Nike pays Michael Jordan what he deserves for every shoe with his name on it. Not out of charity, but out of greed. Because they stand to make truly grotesque amounts of money, even if they shave a bit off the top for Michael. The epilogue tells us that Phil Knight has donated $2 billion to charity. “Born in the U.S.A.” is playing, and you’re forced to question what feels like a happy ending. We’ve just been told that Air Jordan generates $4 billion sales for Nike annually. Out of context, how much Knight donates to charity sounds like a compliment. In context, it sounds damning. (If you decide to scratch the surface when you get home, it gets worse: Knight once rescinded a donation to the University of Oregon because they joined the Worker Rights Consortium. Charity, too, can be driven by greed.) 

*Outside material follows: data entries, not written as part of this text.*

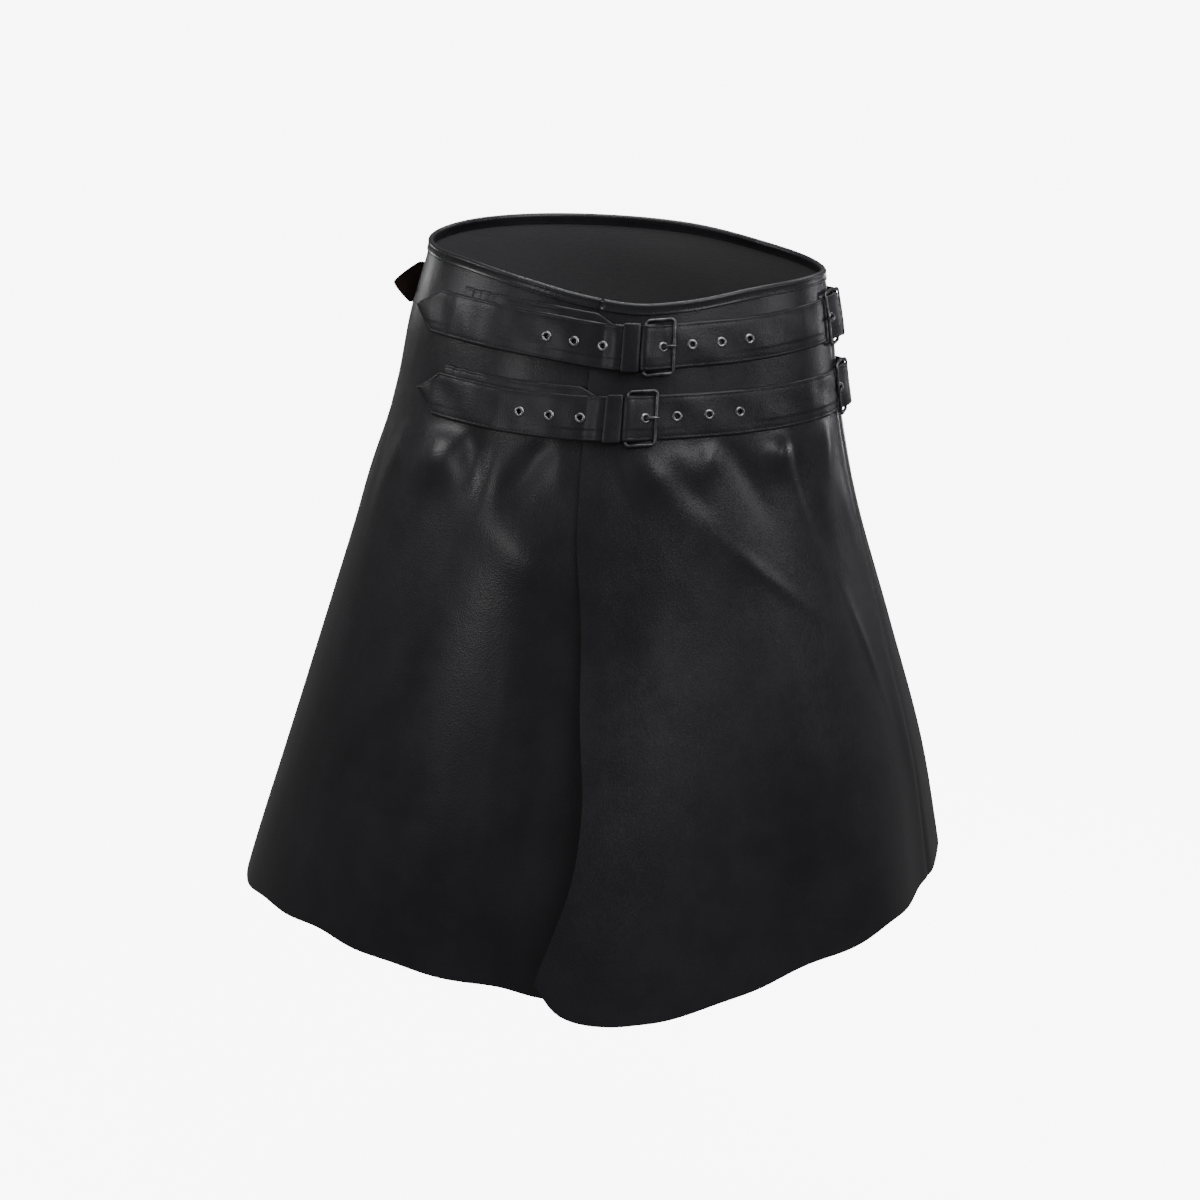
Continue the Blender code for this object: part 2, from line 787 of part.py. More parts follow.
def make_binding(material):
    """Strip folded over the rim, from the hidden edge of the under panel right round to the free edge."""
    outside = GAP + BINDING_CLOTH
    within = -CLOTH - GAP - BINDING_CLOTH
    profile = (
        (GAP, -BINDING_DEPTH),
        (outside, -BINDING_DEPTH),
        (outside, -BINDING_SHOULDER),
        (outside - BINDING_SHOULDER, 0.0),
        (within + BINDING_SHOULDER, 0.0),
        (within, -BINDING_SHOULDER),
        (within, -BINDING_DEPTH),
        (-CLOTH - GAP, -BINDING_DEPTH),
        (-CLOTH - GAP, -BINDING_CLOTH),
        (GAP, -BINDING_CLOTH),
    )
    free = FREE_EDGE[-1][1]
    turns = UNDER_EDGE + 360 - free
    sections = []
    for turn in np.linspace(0, turns, round(turns / BINDING_STEP) + 1):
        angle = UNDER_EDGE - turn
        rim = float(smooth_value(RIM_ROUND, turn_between(angle, 0)))
        back = float(under_layer(angle, rim)) if turn < 180 else 0.0
        sections.append([skin_point(angle, rim + rise, back + out) for out, rise in profile])
    sweep("waist_binding", sections, False, material)


def clear_scene():
    for item in list(bpy.data.objects):
        bpy.data.objects.remove(item, do_unlink=True)


clear_scene()
leather = make_material("panel_leather", (0.018, 0.018, 0.021), 0.42)
materials = {
    "strap": make_material("strap_leather", (0.022, 0.021, 0.026), 0.38),
    "metal": make_material("dark_nickel", (0.20, 0.20, 0.21), 0.32, 1.0),
}
make_panels(leather)
make_binding(make_material("binding_leather", (0.024, 0.024, 0.028), 0.36))
for level_name, level_places in LEVELS.items():
    make_level(level_name, level_places, materials)
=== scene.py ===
"""Wrap kilt in smooth black imitation leather, filled out as worn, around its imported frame.

Metres, +Z up, the front towards -Y. The origin is the middle of the waist opening.
Angles go round the body in degrees: -90 front, 0 the wearer's left side, 90 back, 180 right side.
"""
import math

import bmesh
import bpy
import numpy as np
from mathutils import Matrix, Vector


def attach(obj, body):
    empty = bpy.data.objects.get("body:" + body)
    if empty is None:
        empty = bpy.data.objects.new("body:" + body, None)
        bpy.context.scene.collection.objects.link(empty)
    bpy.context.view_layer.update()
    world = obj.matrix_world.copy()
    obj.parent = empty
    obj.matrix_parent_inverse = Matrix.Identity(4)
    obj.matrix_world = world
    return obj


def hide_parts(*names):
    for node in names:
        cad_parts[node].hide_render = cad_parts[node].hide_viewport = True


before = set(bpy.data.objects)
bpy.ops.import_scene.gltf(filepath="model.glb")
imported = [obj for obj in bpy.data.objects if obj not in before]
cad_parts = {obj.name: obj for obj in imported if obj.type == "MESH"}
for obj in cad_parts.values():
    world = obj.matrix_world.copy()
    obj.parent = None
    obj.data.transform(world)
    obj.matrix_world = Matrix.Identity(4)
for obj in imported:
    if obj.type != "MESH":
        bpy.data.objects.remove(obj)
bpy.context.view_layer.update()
MM = 0.001


# Panels
# Three pieces of imitation leather, a black coat with a fine grain on a grey knitted back. They are
# sewn at the sides and lap at the front. The hem and the free edge are cut and left raw.

CLOTH = 1.4 * MM
GAP = 0.3 * MM

# Body form, a row for each level from hem to rim: height, half width, half depth, sideways shift
BODY_LEVELS = (
    (-0.620, 0.338, 0.298, -0.0400),
    (-0.575, 0.327, 0.288, -0.0365),
    (-0.460, 0.298, 0.260, -0.0260),
    (-0.340, 0.263, 0.225, -0.0205),
    (-0.220, 0.227, 0.187, -0.0157),
    (-0.114, 0.200, 0.154, -0.0075),
    (-0.054, 0.190, 0.138, -0.0040),
    (0.000, 0.1765, 0.123, 0.0000),
    (0.020, 0.172, 0.118, 0.0010),
)

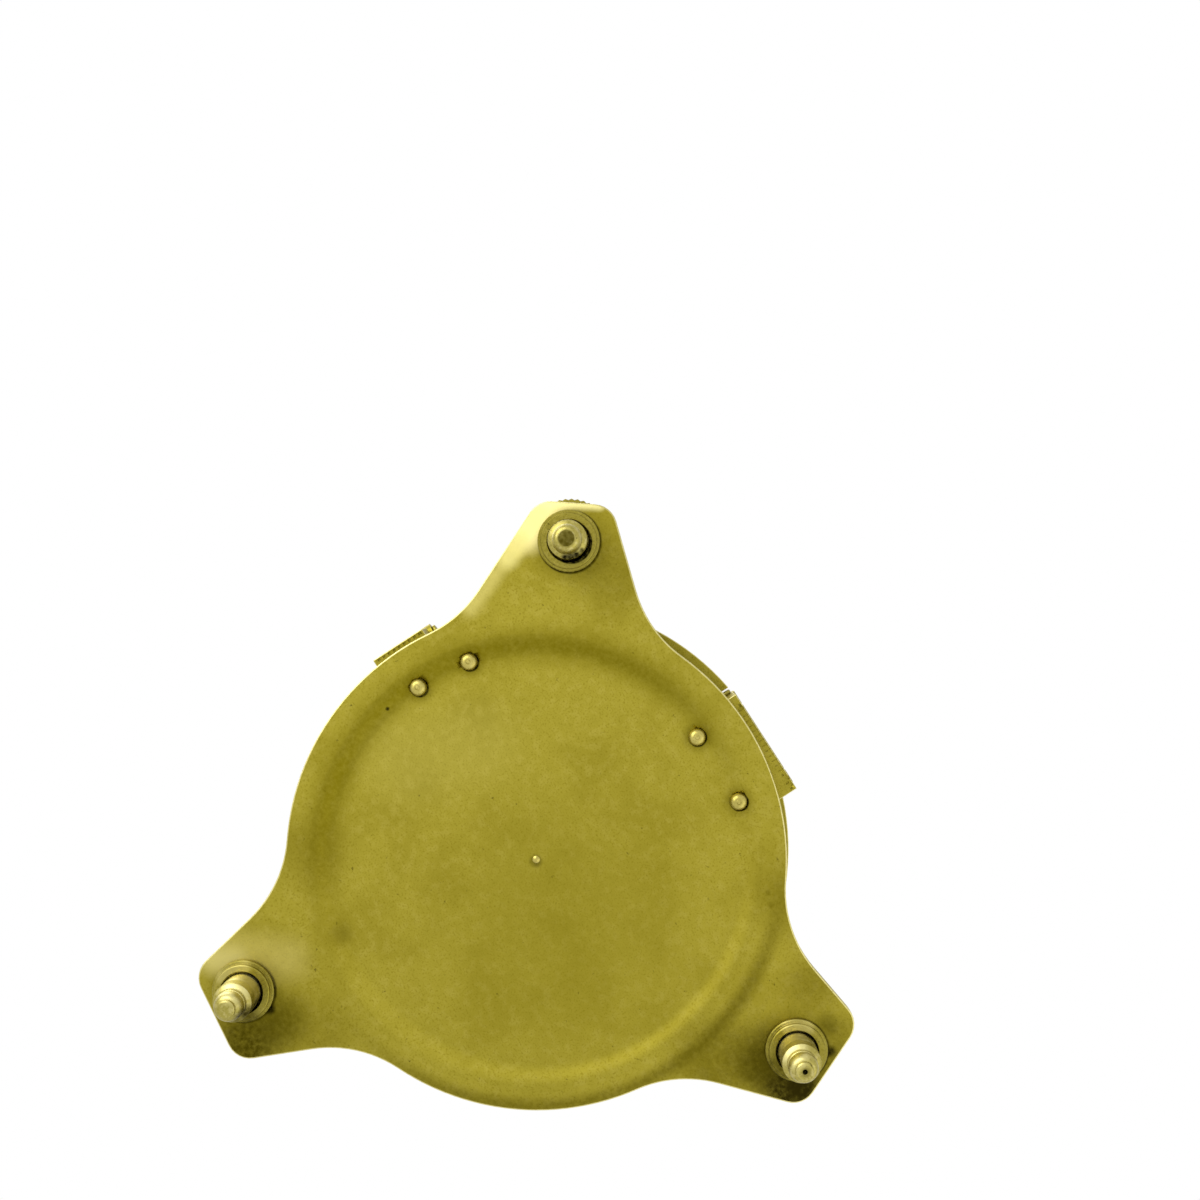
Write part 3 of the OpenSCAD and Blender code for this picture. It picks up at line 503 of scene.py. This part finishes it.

Because Michael is such an extraordinary talent, with such a shrewd and determined woman in his corner, he’s in a position to demand what he’s worth. But the movie is littered with people who don’t get the compensation they deserve. Pete designs the shoe, names it, creates the iconic silhouette—which appears on “every Air Jordan product”—but Pete is a guy in the basement with a speech impediment who took up skateboarding in middle age and spends his whole life thinking about basketball shoes. He doesn’t have Michael Jordan’s leverage. The shoe he created makes $4 billion a year, and Pete cashes his salary at the end of the month. The woman who designed the Nike swoosh is less lucky: Phil Knight bought the design from her for 25 bucks. Eighty percent of Nike’s shoes are made in South Korea and Taiwan, Strasser says in the “Born in the U.S.A.” scene, and rest assured that they’re not getting a cut of the profits of every shoe they sew together. 

“Nowhere to run,” as Springsteen sings, “Ain’t got nowhere to go.” Nike pays Jordan what he deserves out of greed. But so few are extraordinary enough that Nike wouldn’t make more money by screwing them over than giving them their due. And when it comes to shoe profits, $2 billion in charity is a drop in the ocean.